→ Task details:
Count every line in the entries that contains "slide". Report that count alone.
[start]
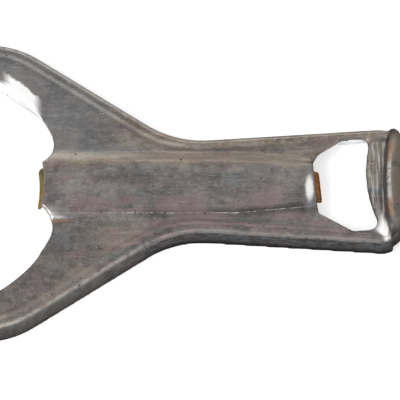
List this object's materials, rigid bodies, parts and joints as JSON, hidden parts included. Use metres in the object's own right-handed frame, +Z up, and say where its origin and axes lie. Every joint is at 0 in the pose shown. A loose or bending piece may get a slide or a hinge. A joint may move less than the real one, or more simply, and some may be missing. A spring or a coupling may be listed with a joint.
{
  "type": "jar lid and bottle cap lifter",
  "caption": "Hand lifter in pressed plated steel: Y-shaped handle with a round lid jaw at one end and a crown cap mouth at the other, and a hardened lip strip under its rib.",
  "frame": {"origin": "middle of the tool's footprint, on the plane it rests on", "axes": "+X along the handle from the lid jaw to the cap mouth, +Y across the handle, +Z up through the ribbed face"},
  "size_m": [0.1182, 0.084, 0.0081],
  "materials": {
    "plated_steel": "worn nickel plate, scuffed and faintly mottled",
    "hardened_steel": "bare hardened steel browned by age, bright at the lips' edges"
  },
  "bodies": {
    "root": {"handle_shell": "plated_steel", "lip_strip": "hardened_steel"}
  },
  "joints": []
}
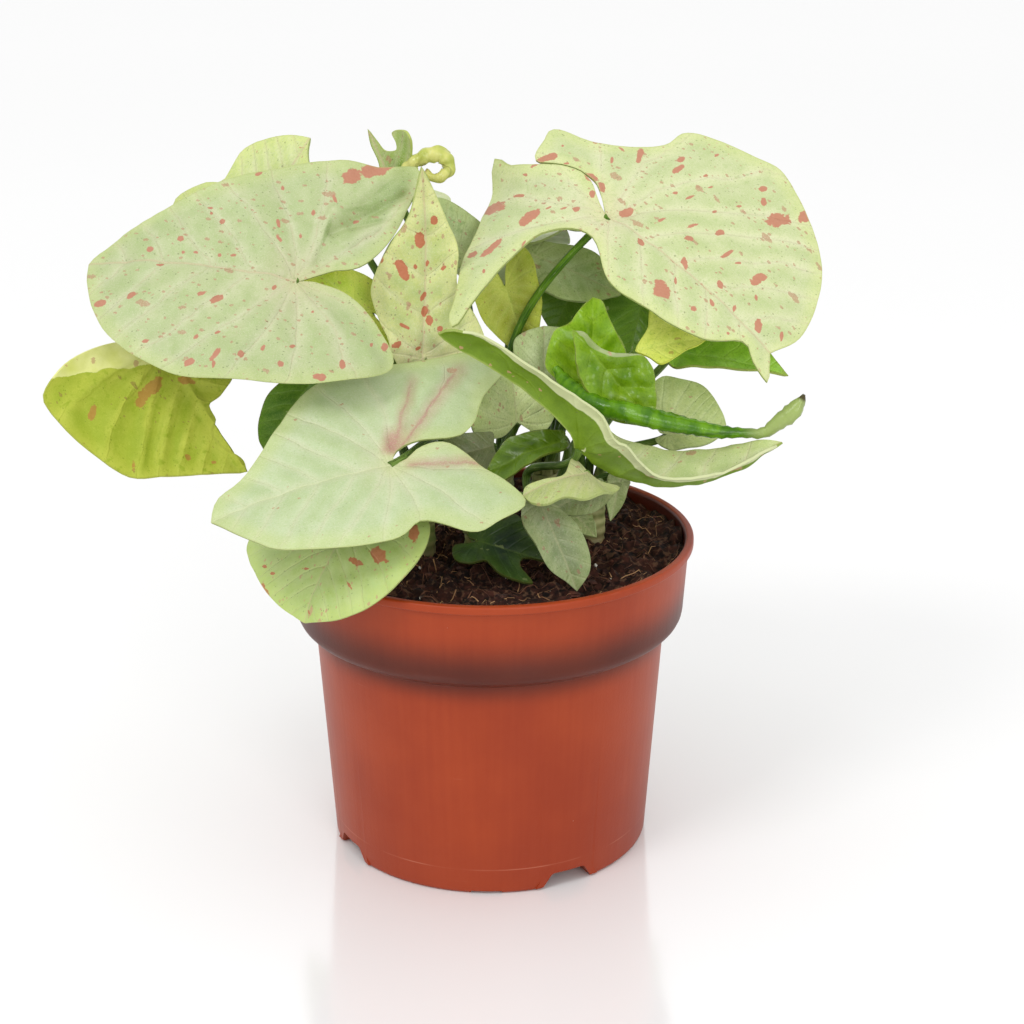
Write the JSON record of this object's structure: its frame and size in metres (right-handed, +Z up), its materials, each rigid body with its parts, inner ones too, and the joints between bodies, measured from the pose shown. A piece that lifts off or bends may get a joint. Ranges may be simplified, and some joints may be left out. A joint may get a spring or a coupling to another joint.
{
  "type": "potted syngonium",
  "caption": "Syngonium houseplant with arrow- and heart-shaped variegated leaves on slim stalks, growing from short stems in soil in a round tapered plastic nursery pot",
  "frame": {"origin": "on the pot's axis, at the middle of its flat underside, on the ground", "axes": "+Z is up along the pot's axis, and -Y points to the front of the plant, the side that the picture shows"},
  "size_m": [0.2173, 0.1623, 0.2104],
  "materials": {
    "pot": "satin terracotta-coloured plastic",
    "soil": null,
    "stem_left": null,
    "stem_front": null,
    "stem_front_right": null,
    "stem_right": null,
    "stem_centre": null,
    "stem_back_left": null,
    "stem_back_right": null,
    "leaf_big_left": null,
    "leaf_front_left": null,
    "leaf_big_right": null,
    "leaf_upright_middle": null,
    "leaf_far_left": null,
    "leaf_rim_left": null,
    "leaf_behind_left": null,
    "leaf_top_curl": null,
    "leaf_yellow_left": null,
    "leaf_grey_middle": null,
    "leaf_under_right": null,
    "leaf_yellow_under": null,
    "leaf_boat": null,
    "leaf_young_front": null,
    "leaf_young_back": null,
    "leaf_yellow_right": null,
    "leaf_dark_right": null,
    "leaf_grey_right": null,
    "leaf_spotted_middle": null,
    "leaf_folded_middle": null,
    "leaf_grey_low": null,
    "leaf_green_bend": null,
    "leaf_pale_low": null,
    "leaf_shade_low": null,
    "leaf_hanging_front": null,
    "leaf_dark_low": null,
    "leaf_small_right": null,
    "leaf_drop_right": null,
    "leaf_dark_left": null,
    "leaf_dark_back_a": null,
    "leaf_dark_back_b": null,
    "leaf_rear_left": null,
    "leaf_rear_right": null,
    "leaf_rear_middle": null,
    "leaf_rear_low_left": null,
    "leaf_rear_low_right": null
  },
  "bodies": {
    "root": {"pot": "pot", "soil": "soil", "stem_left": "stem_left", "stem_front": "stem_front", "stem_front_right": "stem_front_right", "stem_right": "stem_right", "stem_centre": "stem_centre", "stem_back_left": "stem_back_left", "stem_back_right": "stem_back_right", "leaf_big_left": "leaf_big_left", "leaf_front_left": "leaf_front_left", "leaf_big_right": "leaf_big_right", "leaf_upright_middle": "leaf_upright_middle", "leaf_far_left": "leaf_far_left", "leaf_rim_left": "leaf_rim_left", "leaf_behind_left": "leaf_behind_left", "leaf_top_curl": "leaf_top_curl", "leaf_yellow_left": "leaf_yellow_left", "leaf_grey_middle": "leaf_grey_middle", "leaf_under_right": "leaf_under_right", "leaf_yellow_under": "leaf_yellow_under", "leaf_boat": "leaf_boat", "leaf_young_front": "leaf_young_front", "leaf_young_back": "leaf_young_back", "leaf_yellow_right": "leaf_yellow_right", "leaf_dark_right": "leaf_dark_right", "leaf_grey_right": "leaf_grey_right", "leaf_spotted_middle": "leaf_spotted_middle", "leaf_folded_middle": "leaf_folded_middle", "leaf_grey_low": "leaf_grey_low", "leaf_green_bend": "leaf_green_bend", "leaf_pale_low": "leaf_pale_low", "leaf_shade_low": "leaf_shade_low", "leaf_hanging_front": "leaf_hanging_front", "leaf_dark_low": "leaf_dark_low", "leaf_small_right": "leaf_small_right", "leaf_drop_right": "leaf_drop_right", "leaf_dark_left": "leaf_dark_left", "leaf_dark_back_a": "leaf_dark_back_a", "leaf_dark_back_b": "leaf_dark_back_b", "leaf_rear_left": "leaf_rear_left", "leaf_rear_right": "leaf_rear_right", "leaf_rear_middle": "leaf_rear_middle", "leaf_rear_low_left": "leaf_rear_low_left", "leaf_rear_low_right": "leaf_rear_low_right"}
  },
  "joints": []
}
[end]
[start]
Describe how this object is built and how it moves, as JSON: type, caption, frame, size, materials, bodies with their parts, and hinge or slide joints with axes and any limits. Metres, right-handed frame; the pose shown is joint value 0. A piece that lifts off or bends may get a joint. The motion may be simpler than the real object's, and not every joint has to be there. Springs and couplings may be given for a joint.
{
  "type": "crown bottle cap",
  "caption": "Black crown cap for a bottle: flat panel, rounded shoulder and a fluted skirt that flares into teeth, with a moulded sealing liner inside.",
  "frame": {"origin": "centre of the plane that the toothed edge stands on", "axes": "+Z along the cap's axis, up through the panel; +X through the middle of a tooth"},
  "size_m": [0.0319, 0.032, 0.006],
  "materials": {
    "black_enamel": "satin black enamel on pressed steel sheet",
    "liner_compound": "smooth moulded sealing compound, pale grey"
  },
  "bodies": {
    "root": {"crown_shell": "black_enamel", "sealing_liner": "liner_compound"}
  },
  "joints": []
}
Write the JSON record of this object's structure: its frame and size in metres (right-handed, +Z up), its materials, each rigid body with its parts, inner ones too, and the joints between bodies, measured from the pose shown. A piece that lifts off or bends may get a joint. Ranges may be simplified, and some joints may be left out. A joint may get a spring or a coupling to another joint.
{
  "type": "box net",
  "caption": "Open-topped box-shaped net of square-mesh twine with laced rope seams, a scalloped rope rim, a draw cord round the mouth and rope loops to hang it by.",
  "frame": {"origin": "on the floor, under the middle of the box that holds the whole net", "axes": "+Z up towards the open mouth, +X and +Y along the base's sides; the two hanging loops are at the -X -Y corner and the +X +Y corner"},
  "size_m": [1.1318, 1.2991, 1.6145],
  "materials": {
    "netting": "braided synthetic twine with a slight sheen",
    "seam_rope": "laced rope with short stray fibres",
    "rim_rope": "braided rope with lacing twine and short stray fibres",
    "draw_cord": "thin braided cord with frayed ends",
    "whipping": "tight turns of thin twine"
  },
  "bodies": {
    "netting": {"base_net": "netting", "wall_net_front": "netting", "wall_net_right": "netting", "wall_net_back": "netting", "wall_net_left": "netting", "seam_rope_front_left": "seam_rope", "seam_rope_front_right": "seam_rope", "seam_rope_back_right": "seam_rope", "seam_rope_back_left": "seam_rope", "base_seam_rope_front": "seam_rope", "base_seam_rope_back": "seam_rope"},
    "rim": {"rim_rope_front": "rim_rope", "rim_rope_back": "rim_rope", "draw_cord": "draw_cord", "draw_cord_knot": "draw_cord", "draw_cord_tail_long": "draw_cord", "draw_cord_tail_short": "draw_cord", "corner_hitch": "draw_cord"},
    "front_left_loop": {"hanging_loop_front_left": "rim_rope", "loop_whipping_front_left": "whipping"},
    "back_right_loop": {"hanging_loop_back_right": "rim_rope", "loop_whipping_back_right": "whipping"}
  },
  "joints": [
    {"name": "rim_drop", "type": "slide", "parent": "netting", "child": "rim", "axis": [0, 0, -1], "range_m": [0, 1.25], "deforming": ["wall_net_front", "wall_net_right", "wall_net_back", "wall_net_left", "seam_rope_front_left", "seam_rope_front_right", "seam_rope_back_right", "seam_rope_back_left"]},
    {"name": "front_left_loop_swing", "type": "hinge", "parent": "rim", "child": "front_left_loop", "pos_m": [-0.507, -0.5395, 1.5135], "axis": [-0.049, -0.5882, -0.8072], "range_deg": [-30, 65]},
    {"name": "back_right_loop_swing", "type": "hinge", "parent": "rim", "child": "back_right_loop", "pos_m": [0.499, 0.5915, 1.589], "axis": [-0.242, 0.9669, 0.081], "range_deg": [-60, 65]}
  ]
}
[end]
[start]
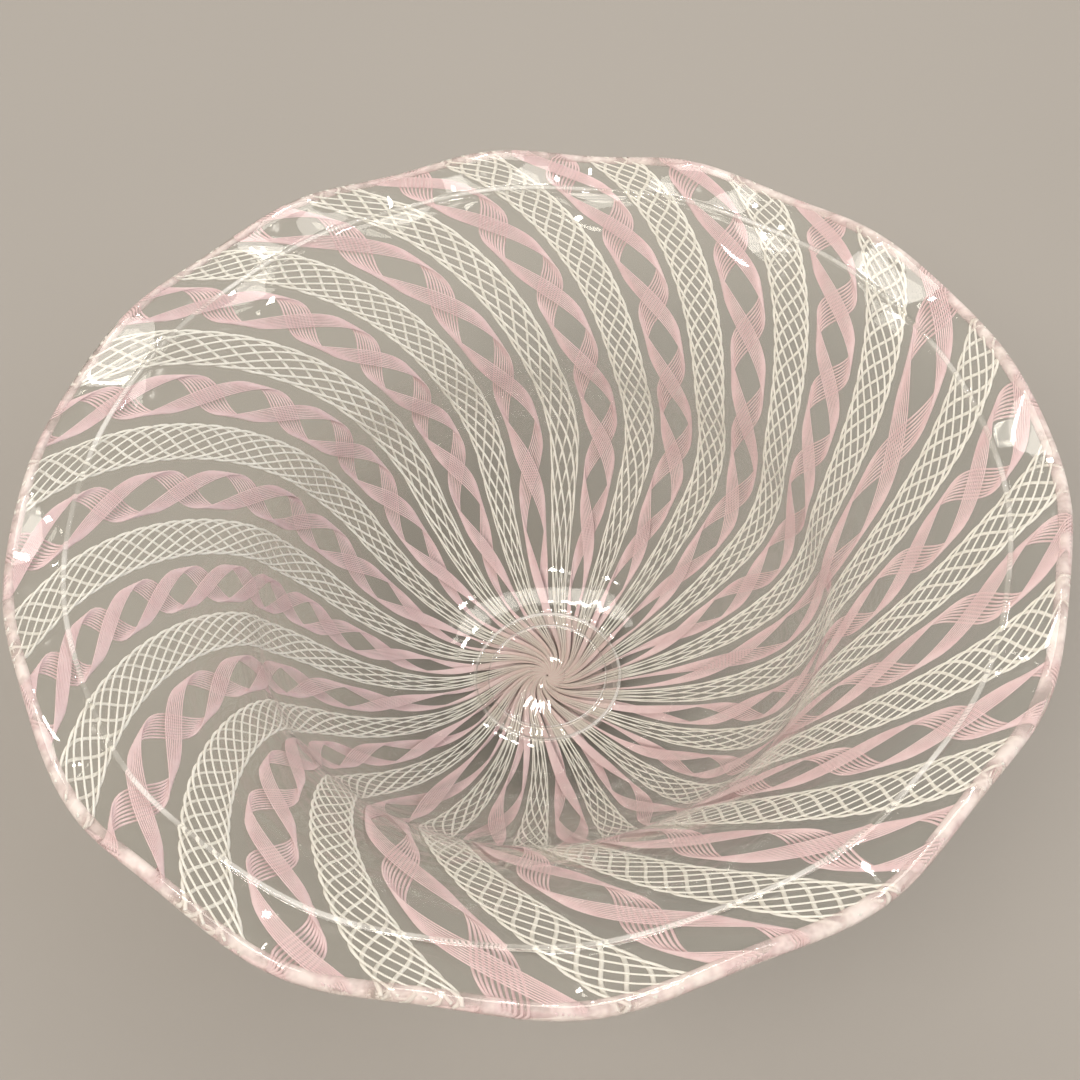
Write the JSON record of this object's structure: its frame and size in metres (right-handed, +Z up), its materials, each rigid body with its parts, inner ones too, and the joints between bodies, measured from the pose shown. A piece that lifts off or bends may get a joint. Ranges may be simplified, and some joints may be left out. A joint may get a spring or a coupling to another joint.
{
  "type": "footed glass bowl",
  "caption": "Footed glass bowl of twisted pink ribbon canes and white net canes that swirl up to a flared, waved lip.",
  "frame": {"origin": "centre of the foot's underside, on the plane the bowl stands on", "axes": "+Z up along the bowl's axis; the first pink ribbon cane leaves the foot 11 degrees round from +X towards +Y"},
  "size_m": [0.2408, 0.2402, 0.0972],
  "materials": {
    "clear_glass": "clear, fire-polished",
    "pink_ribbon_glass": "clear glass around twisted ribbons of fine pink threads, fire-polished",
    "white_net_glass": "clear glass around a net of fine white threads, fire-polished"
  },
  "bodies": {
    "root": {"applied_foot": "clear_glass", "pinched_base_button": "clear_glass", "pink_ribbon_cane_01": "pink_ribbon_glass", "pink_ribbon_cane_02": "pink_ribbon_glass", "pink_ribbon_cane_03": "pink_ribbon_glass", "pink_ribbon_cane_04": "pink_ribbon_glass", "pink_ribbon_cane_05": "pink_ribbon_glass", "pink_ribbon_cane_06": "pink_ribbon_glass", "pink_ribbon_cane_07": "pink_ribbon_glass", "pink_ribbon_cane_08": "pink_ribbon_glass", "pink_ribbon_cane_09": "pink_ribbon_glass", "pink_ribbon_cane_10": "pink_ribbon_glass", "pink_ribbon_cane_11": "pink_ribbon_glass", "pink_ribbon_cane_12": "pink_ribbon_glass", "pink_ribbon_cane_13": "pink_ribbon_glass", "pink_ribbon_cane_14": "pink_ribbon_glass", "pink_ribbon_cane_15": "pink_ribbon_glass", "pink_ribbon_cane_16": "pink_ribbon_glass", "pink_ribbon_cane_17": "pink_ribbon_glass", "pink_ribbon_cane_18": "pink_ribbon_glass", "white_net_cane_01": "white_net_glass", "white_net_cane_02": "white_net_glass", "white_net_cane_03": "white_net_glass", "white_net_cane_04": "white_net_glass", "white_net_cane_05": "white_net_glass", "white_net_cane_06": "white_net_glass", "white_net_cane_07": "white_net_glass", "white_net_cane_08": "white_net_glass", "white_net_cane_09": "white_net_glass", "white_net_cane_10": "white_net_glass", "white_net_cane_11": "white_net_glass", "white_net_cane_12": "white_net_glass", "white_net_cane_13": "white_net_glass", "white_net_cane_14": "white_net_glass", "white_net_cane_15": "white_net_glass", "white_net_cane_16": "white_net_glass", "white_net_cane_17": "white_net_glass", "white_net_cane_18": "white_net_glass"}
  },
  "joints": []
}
[end]
→ Result below:
3